RECORDED DATA>
····················

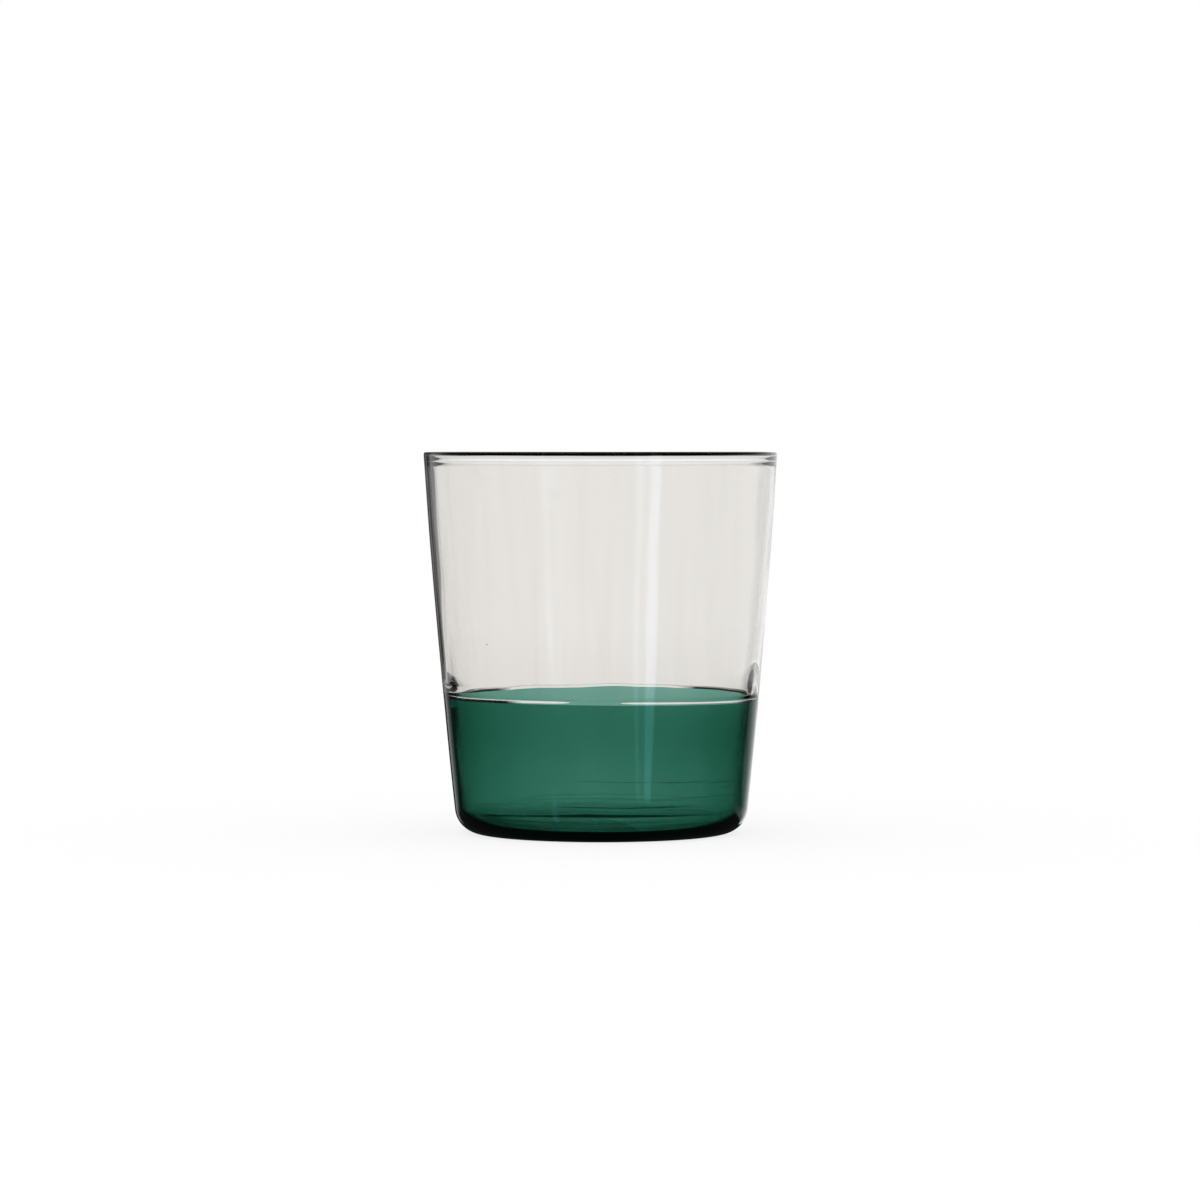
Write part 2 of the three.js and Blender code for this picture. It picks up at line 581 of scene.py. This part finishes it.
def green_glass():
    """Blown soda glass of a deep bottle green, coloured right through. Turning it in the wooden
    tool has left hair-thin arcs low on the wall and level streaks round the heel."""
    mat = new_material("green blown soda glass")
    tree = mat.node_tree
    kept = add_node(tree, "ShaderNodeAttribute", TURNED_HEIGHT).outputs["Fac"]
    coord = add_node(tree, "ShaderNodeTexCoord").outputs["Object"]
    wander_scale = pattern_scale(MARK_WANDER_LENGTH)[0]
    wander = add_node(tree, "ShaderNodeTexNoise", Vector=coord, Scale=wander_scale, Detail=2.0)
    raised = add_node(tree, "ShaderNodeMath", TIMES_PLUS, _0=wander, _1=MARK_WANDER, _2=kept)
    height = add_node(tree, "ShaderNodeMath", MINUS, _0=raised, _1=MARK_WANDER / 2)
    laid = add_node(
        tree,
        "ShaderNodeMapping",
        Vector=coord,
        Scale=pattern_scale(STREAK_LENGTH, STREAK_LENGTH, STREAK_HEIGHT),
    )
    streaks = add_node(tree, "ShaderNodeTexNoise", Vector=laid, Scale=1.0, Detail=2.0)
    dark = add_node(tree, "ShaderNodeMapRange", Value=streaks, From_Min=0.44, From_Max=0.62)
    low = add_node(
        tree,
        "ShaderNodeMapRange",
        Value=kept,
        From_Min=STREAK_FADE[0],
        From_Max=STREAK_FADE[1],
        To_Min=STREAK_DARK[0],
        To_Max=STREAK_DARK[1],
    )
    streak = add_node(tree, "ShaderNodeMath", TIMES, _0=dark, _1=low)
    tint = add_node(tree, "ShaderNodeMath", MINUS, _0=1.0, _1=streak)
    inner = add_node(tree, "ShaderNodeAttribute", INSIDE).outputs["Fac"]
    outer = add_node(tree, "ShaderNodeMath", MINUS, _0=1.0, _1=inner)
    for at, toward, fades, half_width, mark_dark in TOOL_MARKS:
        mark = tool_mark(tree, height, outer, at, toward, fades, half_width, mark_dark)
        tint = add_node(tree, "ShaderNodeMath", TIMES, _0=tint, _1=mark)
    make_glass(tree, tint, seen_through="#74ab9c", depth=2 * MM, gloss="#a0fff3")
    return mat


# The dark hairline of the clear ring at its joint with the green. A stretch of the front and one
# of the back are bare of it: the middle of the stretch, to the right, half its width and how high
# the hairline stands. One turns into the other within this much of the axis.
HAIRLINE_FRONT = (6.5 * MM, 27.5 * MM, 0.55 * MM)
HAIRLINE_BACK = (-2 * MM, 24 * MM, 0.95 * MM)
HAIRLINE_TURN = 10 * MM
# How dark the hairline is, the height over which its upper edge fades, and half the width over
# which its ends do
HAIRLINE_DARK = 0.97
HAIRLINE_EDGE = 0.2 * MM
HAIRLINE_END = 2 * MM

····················

STATED EXERCISE>
Where a line holds "this", copy it out.

EXPECTED ANSWER>
Write part 2 of the three.js and Blender code for this picture. It picks up at line 581 of scene.py. This part finishes it.
# the hairline stands. One turns into the other within this much of the axis.